GIVEN REQUEST — Print each line exactly as it is given.

PROVIDED DATA —
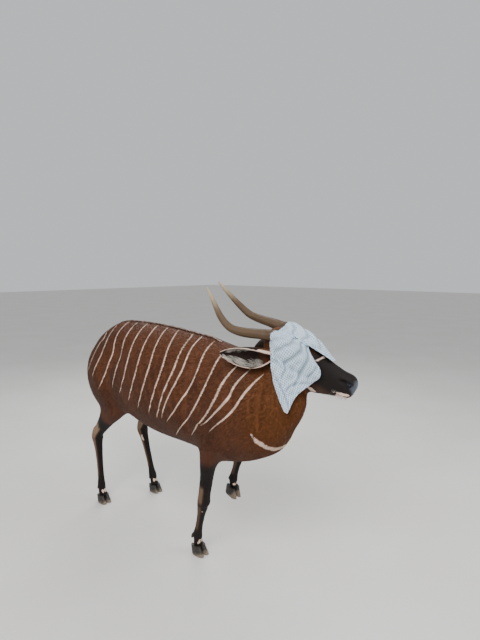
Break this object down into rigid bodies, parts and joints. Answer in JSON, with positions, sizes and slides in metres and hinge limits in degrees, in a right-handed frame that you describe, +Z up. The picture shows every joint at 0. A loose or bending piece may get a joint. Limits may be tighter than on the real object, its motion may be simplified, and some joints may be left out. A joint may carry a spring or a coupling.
{
  "type": "bongo antelope model",
  "caption": "Life-size bongo antelope that stands with its left forefoot lifted and its head low, with lyre-shaped horns and a checked cloth over its eyes.",
  "frame": {"origin": "middle of the model's length and width, on the floor under the soles", "axes": "+X the way the trunk points, +Y the animal's left, +Z up"},
  "size_m": [1.8528, 0.5076, 1.4831],
  "materials": {
    "coat": "short chestnut fur with cream stripes",
    "face": "short dark fur, cream at the lips and jaw",
    "leg": "short dark fur with pale and tan patches",
    "horn": "smooth grey-brown horn with pale tips",
    "hoof": "dark satin horn",
    "eye": "wet dark gloss",
    "cloth": "thin light blue and white check"
  },
  "bodies": {
    "root": {"torso": "coat", "neck": "coat", "head": "face", "head_cloth": "cloth", "horn_left": "horn", "horn_right": "horn", "eye_left": "eye", "eye_right": "eye", "ear_left": "coat", "ear_right": "coat", "foreleg_left": "leg", "foreleg_right": "leg", "hindleg_left": "leg", "hindleg_right": "leg", "tail": "coat", "hoof_fore_left_claw_left": "hoof", "hoof_fore_left_claw_right": "hoof", "hoof_fore_left_dewclaw_left": "hoof", "hoof_fore_left_dewclaw_right": "hoof", "hoof_fore_right_claw_left": "hoof", "hoof_fore_right_claw_right": "hoof", "hoof_fore_right_dewclaw_left": "hoof", "hoof_fore_right_dewclaw_right": "hoof", "hoof_hind_left_claw_left": "hoof", "hoof_hind_left_claw_right": "hoof", "hoof_hind_left_dewclaw_left": "hoof", "hoof_hind_left_dewclaw_right": "hoof", "hoof_hind_right_claw_left": "hoof", "hoof_hind_right_claw_right": "hoof", "hoof_hind_right_dewclaw_left": "hoof", "hoof_hind_right_dewclaw_right": "hoof"}
  },
  "joints": []
}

WRITTEN REPLY —
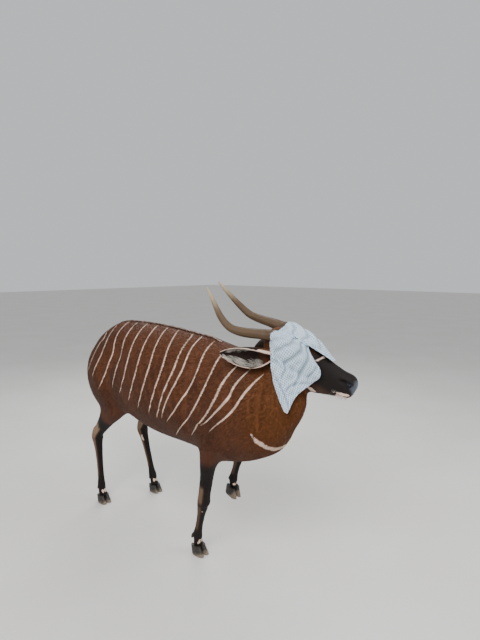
Break this object down into rigid bodies, parts and joints. Answer in JSON, with positions, sizes and slides in metres and hinge limits in degrees, in a right-handed frame that you describe, +Z up. The picture shows every joint at 0. A loose or bending piece may get a joint. Limits may be tighter than on the real object, its motion may be simplified, and some joints may be left out. A joint may carry a spring or a coupling.
{
  "type": "bongo antelope model",
  "caption": "Life-size bongo antelope that stands with its left forefoot lifted and its head low, with lyre-shaped horns and a checked cloth over its eyes.",
  "frame": {"origin": "middle of the model's length and width, on the floor under the soles", "axes": "+X the way the trunk points, +Y the animal's left, +Z up"},
  "size_m": [1.8528, 0.5076, 1.4831],
  "materials": {
    "coat": "short chestnut fur with cream stripes",
    "face": "short dark fur, cream at the lips and jaw",
    "leg": "short dark fur with pale and tan patches",
    "horn": "smooth grey-brown horn with pale tips",
    "hoof": "dark satin horn",
    "eye": "wet dark gloss",
    "cloth": "thin light blue and white check"
  },
  "bodies": {
    "root": {"torso": "coat", "neck": "coat", "head": "face", "head_cloth": "cloth", "horn_left": "horn", "horn_right": "horn", "eye_left": "eye", "eye_right": "eye", "ear_left": "coat", "ear_right": "coat", "foreleg_left": "leg", "foreleg_right": "leg", "hindleg_left": "leg", "hindleg_right": "leg", "tail": "coat", "hoof_fore_left_claw_left": "hoof", "hoof_fore_left_claw_right": "hoof", "hoof_fore_left_dewclaw_left": "hoof", "hoof_fore_left_dewclaw_right": "hoof", "hoof_fore_right_claw_left": "hoof", "hoof_fore_right_claw_right": "hoof", "hoof_fore_right_dewclaw_left": "hoof", "hoof_fore_right_dewclaw_right": "hoof", "hoof_hind_left_claw_left": "hoof", "hoof_hind_left_claw_right": "hoof", "hoof_hind_left_dewclaw_left": "hoof", "hoof_hind_left_dewclaw_right": "hoof", "hoof_hind_right_claw_left": "hoof", "hoof_hind_right_claw_right": "hoof", "hoof_hind_right_dewclaw_left": "hoof", "hoof_hind_right_dewclaw_right": "hoof"}
  },
  "joints": []
}